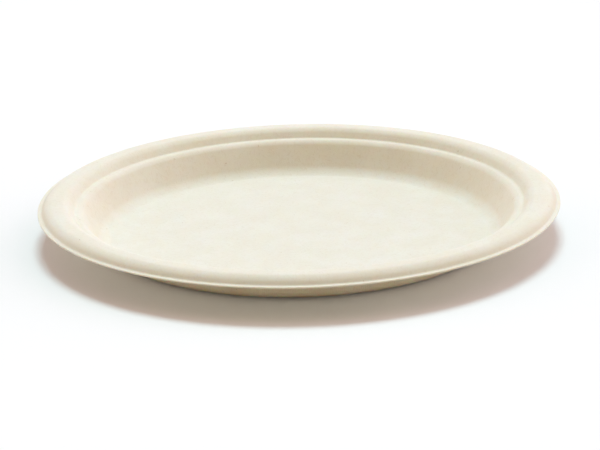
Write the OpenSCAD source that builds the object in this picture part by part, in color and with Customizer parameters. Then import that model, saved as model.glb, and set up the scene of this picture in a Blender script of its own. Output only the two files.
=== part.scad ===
// Round paper plate, pressed from plant fibre in one piece.
// It stands on the plane z = 0 with its centre on the Z axis.
// One wall of even thickness runs from the centre of the floor to the trimmed edge.
// Heights are those of the wall's upper face, and the rim is laid out from the edge inwards,
// so the floor takes whatever width the rim leaves.

/* [Plate] */
// Diameter over the trimmed edge
plate_d = 228; // [170:1:300]
// Height of the crown of the rim above the table
plate_h = 18.5; // [14:0.5:30]
// Thickness of the pressed wall
wall_t = 0.6; // [0.5:0.1:1.5]

/* [Edge] */
// Width of the flat brim outside the rim
brim_w = 1.6; // [0.5:0.1:8]
// Height that the rim falls from its crown to the brim
brim_drop = 3.4; // [1.5:0.1:6]
// Slope of the rim's outer face, in degrees
brim_slope = 55; // [30:1:60]
// Bend radius where the outer face meets the brim
brim_bend = 1.2; // [0.2:0.1:3]

/* [Crown] */
// Width of the crown between its two slopes
crown_w = 8.9; // [3:0.1:14]
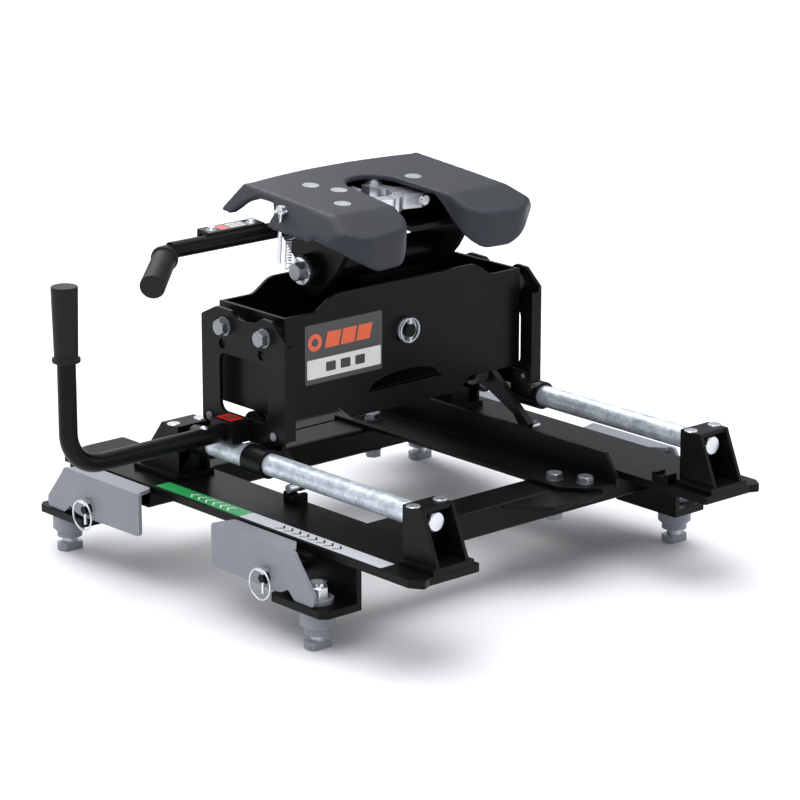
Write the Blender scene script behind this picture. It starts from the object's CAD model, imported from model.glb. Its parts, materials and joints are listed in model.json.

---+---

| THE TASK |
Above are the records. Copy every line in them holding "with".

| TASK RESULT |
Write the OpenSCAD source that builds the object in this picture part by part, in color and with Customizer parameters. Then import that model, saved as model.glb, and set up the scene of this picture in a Blender script of its own. Output only the two files.
// It stands on the plane z = 0 with its centre on the Z axis.